**WHAT IS NEEDED**.
Set down the listing below verbatim, but only from its first line through the line containing "washer_z = gasket_z - slip_washer_t".

Begin DATA SEGMENT

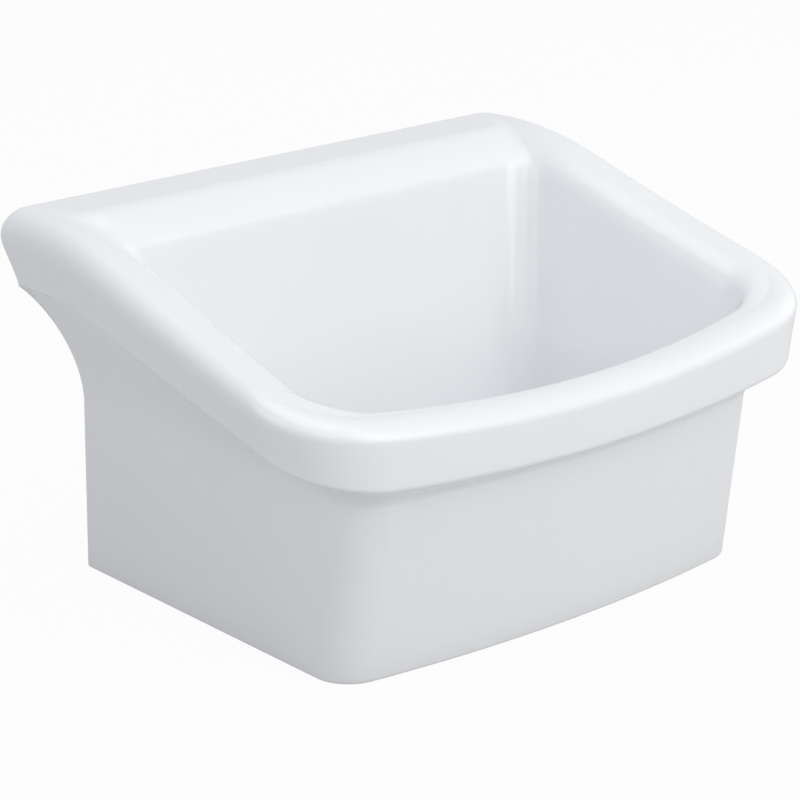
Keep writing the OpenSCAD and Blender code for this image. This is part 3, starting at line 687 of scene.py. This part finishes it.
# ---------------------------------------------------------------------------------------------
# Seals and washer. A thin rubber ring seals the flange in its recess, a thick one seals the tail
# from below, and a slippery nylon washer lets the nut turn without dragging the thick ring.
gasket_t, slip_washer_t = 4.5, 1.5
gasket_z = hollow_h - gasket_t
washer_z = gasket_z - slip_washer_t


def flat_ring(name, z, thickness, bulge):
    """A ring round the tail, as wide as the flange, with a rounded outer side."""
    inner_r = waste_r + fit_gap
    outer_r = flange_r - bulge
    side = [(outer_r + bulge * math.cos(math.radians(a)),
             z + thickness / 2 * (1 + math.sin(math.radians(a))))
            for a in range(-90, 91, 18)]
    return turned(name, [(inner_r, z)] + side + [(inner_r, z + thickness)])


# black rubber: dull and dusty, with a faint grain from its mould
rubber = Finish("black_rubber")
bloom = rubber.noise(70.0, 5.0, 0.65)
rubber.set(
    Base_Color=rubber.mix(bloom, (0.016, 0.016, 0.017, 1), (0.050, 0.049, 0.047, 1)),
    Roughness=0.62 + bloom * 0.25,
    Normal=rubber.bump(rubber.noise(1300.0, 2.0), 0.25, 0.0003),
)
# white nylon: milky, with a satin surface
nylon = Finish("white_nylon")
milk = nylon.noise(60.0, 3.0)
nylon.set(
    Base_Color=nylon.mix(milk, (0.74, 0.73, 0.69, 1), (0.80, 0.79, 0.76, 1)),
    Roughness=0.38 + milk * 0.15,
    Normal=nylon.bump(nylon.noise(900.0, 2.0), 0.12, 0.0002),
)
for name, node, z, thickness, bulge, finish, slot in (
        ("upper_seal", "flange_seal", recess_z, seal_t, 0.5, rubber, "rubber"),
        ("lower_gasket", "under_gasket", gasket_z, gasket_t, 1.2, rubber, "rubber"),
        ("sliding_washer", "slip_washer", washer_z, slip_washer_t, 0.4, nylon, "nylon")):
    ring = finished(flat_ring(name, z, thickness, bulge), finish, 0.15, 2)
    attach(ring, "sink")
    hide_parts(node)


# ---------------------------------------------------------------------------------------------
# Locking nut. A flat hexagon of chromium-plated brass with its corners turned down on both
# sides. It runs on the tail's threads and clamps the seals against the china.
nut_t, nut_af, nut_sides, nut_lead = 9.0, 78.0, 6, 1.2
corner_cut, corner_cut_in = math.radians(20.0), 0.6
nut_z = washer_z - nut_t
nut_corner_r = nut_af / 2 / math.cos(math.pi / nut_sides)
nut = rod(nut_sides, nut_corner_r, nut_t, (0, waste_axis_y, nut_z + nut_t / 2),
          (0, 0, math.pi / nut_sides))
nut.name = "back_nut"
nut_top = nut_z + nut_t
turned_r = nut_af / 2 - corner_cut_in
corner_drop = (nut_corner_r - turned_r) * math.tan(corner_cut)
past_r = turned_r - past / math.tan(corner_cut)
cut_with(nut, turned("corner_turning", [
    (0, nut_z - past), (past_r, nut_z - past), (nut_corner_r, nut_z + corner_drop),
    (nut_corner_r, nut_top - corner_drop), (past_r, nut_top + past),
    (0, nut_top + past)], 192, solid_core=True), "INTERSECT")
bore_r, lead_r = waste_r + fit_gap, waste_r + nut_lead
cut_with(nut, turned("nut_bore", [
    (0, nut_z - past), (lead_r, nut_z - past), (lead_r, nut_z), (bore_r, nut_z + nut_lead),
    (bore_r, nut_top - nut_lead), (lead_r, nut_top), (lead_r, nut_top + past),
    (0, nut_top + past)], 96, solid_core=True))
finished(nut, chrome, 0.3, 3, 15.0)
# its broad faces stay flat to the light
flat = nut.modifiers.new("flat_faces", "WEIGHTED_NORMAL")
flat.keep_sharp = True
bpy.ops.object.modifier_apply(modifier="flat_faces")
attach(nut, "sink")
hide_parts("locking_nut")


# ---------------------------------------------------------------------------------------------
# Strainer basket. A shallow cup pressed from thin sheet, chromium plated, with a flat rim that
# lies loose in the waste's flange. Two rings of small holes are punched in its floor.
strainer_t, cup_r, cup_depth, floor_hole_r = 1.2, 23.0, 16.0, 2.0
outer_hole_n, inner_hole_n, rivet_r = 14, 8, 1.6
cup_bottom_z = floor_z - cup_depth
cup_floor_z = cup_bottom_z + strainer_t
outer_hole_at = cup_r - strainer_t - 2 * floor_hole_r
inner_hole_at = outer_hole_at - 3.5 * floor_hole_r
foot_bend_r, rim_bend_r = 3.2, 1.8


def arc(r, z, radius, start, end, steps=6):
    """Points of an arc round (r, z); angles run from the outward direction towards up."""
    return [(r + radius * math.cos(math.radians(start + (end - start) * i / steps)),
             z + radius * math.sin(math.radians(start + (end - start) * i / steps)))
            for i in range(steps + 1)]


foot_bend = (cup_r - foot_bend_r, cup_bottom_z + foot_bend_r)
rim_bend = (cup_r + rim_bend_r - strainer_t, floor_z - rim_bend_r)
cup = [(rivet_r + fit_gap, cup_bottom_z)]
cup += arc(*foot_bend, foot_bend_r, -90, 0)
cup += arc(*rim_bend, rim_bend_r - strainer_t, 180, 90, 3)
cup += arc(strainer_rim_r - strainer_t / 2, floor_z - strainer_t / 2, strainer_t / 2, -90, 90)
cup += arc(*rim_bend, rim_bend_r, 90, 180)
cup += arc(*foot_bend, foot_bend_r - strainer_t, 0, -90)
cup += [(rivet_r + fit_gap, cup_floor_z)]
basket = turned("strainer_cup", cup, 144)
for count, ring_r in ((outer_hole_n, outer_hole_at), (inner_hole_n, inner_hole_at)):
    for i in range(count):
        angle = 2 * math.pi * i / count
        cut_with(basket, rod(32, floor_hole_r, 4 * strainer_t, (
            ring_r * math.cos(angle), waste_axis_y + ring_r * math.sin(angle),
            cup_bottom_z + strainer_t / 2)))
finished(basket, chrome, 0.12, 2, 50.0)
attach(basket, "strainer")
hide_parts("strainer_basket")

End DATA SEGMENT

**RESPONSE TO THE TASK**.
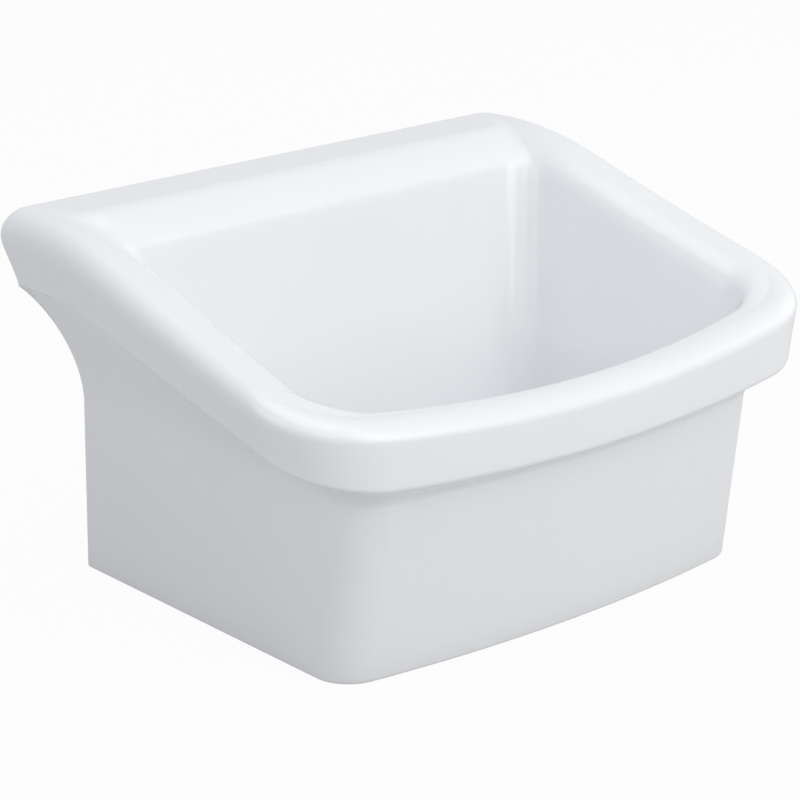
Keep writing the OpenSCAD and Blender code for this image. This is part 3, starting at line 687 of scene.py. This part finishes it.
# ---------------------------------------------------------------------------------------------
# Seals and washer. A thin rubber ring seals the flange in its recess, a thick one seals the tail
# from below, and a slippery nylon washer lets the nut turn without dragging the thick ring.
gasket_t, slip_washer_t = 4.5, 1.5
gasket_z = hollow_h - gasket_t
washer_z = gasket_z - slip_washer_t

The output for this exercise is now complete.